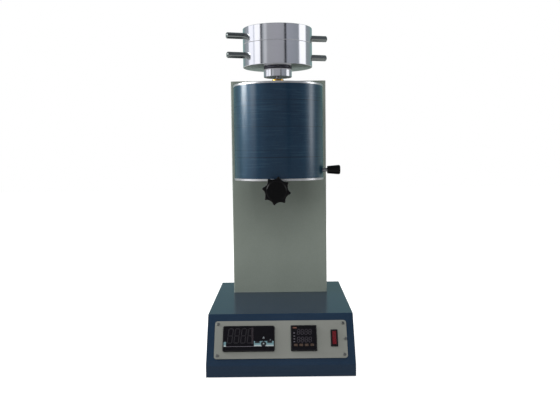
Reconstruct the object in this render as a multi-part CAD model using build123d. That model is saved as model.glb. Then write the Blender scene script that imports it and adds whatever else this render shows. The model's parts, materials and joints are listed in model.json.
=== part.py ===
from build123d import *
import math
import os

# Melt flow index tester, free-standing bench model.
# Millimetres. The origin is on the table under the middle of the base housing.
# +Z is up, -Y is the operator's side, +X is the operator's right.

# Base housing, folded from painted sheet
BASE_WIDTH = 273.0
BASE_DEPTH = 358.0
BASE_HEIGHT = 103.4
LIP_HEIGHT = 21.3
SLOPE_RUN = 53.1
SHEET = 1.5
BEND_RADIUS = 2.5
FLOOR_FLANGE = 14.0
WIRE_HOLE = 56.0

# Feet
FOOT_LIFT = 3.0
FOOT_RADIUS = 10.0
FOOT_WEB = 1.4
FOOT_INSET_X = 32.0
FOOT_INSET_Y = 32.0

# Rear panel of the base, set in so that nothing on it stands proud of the housing
REAR_RECESS = 6.5
REAR_FLANGE = 14.0
VENT_COUNT = 7
VENT_PITCH = 9.0
VENT_WIDTH = 3.5
VENT_HEIGHT = 44.0
VENT_X = -62.0
INLET_X = 78.0
INLET_WIDTH = 30.0
INLET_HEIGHT = 23.0
INLET_FLANGE = 3.0
INLET_DEPTH = 20.0
INLET_WALL = 2.6
PIN_PITCH = 7.0
PIN_WIDTH = 2.0
PIN_HEIGHT = 4.0
PIN_LENGTH = 12.0
PIN_OFFSET = 2.0
FUSE_X = 36.0
FUSE_CAP_RADIUS = 6.5
FUSE_CAP_LENGTH = 5.0
FUSE_BODY_RADIUS = 5.4
FUSE_BODY_LENGTH = 30.0

# Power parts on the floor of the base
HEATSINK_WIDTH = 62.0
HEATSINK_DEPTH = 80.0
HEATSINK_HEIGHT = 26.0
HEATSINK_X = -52.0
POWER_PARTS_SETBACK = 87.0
FIN_COUNT = 7
FIN_THICK = 3.0
FIN_ROOT = 6.0
RELAY_WIDTH = 45.0
RELAY_DEPTH = 58.0
RELAY_HEIGHT = 23.0
TERMINAL_X = 62.0
TERMINAL_COUNT = 8
TERMINAL_PITCH = 10.0
TERMINAL_DEPTH = 22.0
TERMINAL_HEIGHT = 17.0

# Front control panel on the sloped face. U runs to the right, V up the slope.
PANEL_WIDTH = 245.0
PANEL_LOW = 12.2
PANEL_HIGH = 83.5
PANEL_THICK = 2.0
PANEL_CORNER = 5.0
PANEL_SCREW_INSET = 6.0
EDGE_SCREW_INSET = 3.0
WINDOW_MARGIN_U = 14.5
WINDOW_MARGIN_V = 12.0
METER_V = 49.0

# Timer, in the usual 96 x 48 panel size
TIMER_U = -59.0
TIMER_WIDTH = 96.0
METER_HEIGHT = 48.0
TIMER_CORNER = 3.5
TIMER_KEY_V = -7.2
TIMER_KEY_WIDTH = 8.0
TIMER_KEY_HEIGHT = 2.8
TIMER_KEY_RADIUS = 4.6
TIMER_KEY_CENTRE_U = 27.4
TIMER_KEY_CENTRE_V = -10.5
TIMER_KEY_PITCH = 11.3

# Temperature controller, in the usual 48 x 48 panel size
CONTROLLER_U = 42.7
CONTROLLER_WIDTH = 48.0
CONTROLLER_CORNER = 1.5
CONTROLLER_KEY_COUNT = 4
CONTROLLER_KEY_PITCH = 10.1
CONTROLLER_KEY_WIDTH = 6.6
CONTROLLER_KEY_HEIGHT = 4.4
CONTROLLER_KEY_V = -13.4

# What both meters share
BEZEL_PROUD = 4.0
BEZEL_RIM = 1.9
CASE_INSET = 2.3
CASE_DEPTH = 58.0
CASE_WALL = 1.5
FASCIA_THICK = 0.8
FASCIA_SUNK = 0.6
KEY_PROUD = 0.7
KEY_LENGTH = 3.0
KEY_GAP = 0.2
CUT_OUT_GAP = 0.4

# Rocker switch
SWITCH_U = 99.0
SWITCH_WIDTH = 13.4
SWITCH_HEIGHT = 32.0
SWITCH_PROUD = 2.2
SWITCH_RIM_U = 2.9
SWITCH_RIM_V = 3.2
SWITCH_DEPTH = 20.0
SWITCH_WALL = 1.6
ROCKER_TILT = 6.0
ROCKER_GAP = 0.35
ROCKER_DEPTH = 6.0
ROCKER_CROWN = 1.2
ROCKER_PROUD = 1.4
ROCKER_PIVOT_RADIUS = 1.5

# Column
COLUMN_WIDTH = 202.5
COLUMN_HEIGHT = 456.2
COLUMN_DEPTH = 105.0
COLUMN_BACK_SETBACK = 7.0
COLUMN_FLANGE = 22.0
COVER_MARGIN = 4.0
BACKING_WIDTH = 120.0
BACKING_THICK = 4.0
BACKING_MARGIN = 12.0

# Furnace
JACKET_RADIUS = 88.0
JACKET_HEIGHT = 178.1
JACKET_SHEET = 1.2
FURNACE_GAP = 15.0
FURNACE_CLEARANCE = 250.2
BOTTOM_PLATE = 4.0
TOP_PLATE = 3.6
PLATE_LIP = 0.6
SPACER_COUNT = 4
SPACER_RADIUS = 4.0
SPACER_CIRCLE = 76.0
INSULATION_GAP = 0.1
INSULATION_BORE = 32.5
BORE_OVERLAP = 2.0
BLOCK_RADIUS = 27.0
BLOCK_TOP_GAP = 4.0
HEATER_THICK = 3.9
HEATER_HEIGHT = 50.0
HEATER_MARGIN = 18.0
HEATER_SPLIT = 4.0
BRACKET_WIDTH = 90.0
BRACKET_THICK = 4.0
BRACKET_HEIGHT = 47.0
BRACKET_OVERLAP = 33.0
PROBE_RADIUS = 2.0
PROBE_DEPTH = 13.0
CONDUIT_RADIUS = 8.0
CONDUIT_WALL = 2.0
CONDUIT_COLLAR = 11.0
CONDUIT_COLLAR_THICK = 3.0
CONDUIT_REACH = 8.0

# Extrusion barrel, die and piston, to the usual test standard
BARREL_RADIUS = 12.0
BARREL_BORE = 9.55 / 2
BARREL_FIT = 0.1
DIE_RADIUS = 9.5 / 2
DIE_HEIGHT = 8.0
DIE_BORE = 2.095 / 2
PISTON_HEAD_RADIUS = 9.474 / 2
PISTON_HEAD_HEIGHT = 6.35
PISTON_ROD_RADIUS = 3.5
PISTON_MARK_PITCH = 30.0
PISTON_MARK_WIDTH = 0.6
PISTON_MARK_DEPTH = 0.15
BUSH_RADIUS = 14.7
BUSH_HEIGHT = 11.8
BUSH_STEP_RADIUS = 11.4
BUSH_STEP_HEIGHT = 4.5
BUSH_SPIGOT = 12.0
BUSH_SPIGOT_GAP = 0.03
ROD_FIT = 0.05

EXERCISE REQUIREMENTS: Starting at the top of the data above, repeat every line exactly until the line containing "# +Z is up, -Y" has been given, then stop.

FINAL RESULT:
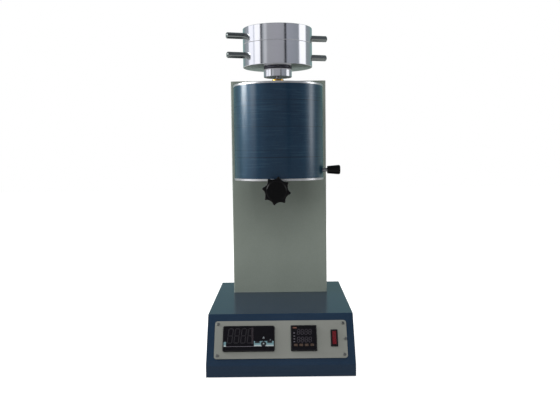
Reconstruct the object in this render as a multi-part CAD model using build123d. That model is saved as model.glb. Then write the Blender scene script that imports it and adds whatever else this render shows. The model's parts, materials and joints are listed in model.json.
=== part.py ===
from build123d import *
import math
import os

# Melt flow index tester, free-standing bench model.
# Millimetres. The origin is on the table under the middle of the base housing.
# +Z is up, -Y is the operator's side, +X is the operator's right.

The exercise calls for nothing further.